화학공학소재연구정보센터
Journal of Chemical Physics, Vol.119, No.1, 200-214, 2003
Reaction of formaldehyde cation with methane: Effects of collision energy and H2CO+ and methane vibrations
The effects on the title reaction of collision energy (E-col), five H2CO+ vibrational modes, and deformation vibrations of methane have been studied, including the measurement of product integral and differential cross sections over a center-of-mass E-col range from 0.09-3.3 eV. Electronic structure and RRKM calculations are reported, providing an additional mechanistic insight.
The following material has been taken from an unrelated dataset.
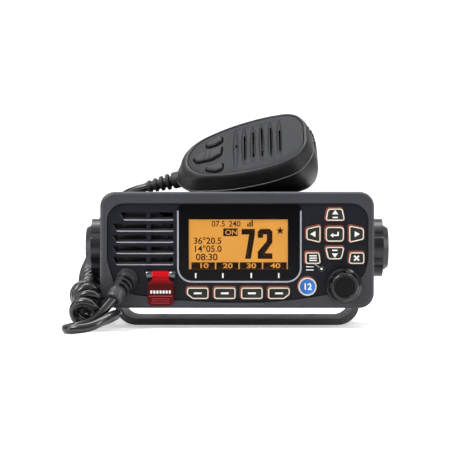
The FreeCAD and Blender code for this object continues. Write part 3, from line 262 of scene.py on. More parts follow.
def red_with_painted_light(name, base, foot, neck, stops):
    """Red moulding with painted light and shade: its brightness follows its height, from foot to neck, in
    millimetres.
    """
    material, shader = shader_of(name, 0.12)
    split = add(material, "SeparateXYZ")
    link(material, object_place(material), split.inputs["Vector"])
    height = add(material, "MapRange", From_Min=foot * MM, From_Max=neck * MM)
    link(material, split.outputs["Z"], height.inputs["Value"])
    ramp = add_ramp(material, [(position, shade(base, factor)) for position, factor in stops])
    link(material, height.outputs["Result"], ramp.inputs["Fac"])
    link(material, ramp.outputs["Color"], shader.inputs["Base Color"])
    assign(shader, Specular_IOR_Level=0.08, Coat_Weight=0.03, Coat_Roughness=0.05)
    return material


MATERIALS = {}


# ---------------------------------------------------------------- mesh helpers
def verts_of(geometry):
    return [g for g in geometry if isinstance(g, bmesh.types.BMVert)]


def bevelled(bm, edges, offset, segments=3):
    bmesh.ops.bevel(bm, geom=edges, offset=offset, segments=segments, profile=0.5, affect="EDGES",
                    material=-1)


def pour(bm, mesh):
    """Adds a mesh to a bmesh and throws the mesh away."""
    bm.from_mesh(mesh)
    bpy.data.meshes.remove(mesh)


def shown(name, mesh):
    piece = bpy.data.objects.new(name, mesh)
    bpy.context.scene.collection.objects.link(piece)
    return piece


def settle(name, bm, body, materials, replaces=(), smooth=40.0):
    """Makes a piece of a finished bmesh, in metres, and lets it ride on a body."""
    mesh = bpy.data.meshes.new(name)
    bm.to_mesh(mesh)
    bm.free()
    for material in materials:
        mesh.materials.append(MATERIALS[material])
    for polygon in mesh.polygons:
        polygon.use_smooth = smooth > 0
    if smooth > 0:
        mesh.set_sharp_from_angle(angle=math.radians(smooth))
    piece = shown(name, mesh)
    if body:
        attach(piece, body)
    if replaces:
        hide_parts(*replaces)
    return piece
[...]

The total reaction efficiency is well below unity, despite there being two exoergic reaction pathways with no activation barriers. The energetically more favorable channel corresponds to H elimination (HE) from an intermediate complex, however, this channel accounts for only similar to15% of the total reaction cross section at low E-col and is negligible at high energies. The dominant channel, hydrogen abstraction (HA) by H2CO+ from methane, is dominated by a complex-mediated mechanism at low E-col, switching over to a direct hydrogen-stripping mechanism at high E-col. Both HA and HE are inhibited in a strongly mode-specific fashion by H2CO+ vibrational excitations, and greatly enhanced by excitation of methane deformation vibrations. The strong mode specificity indicates that the reaction-limiting step occurs early in the collisions. (C) 2003 American Institute of Physics.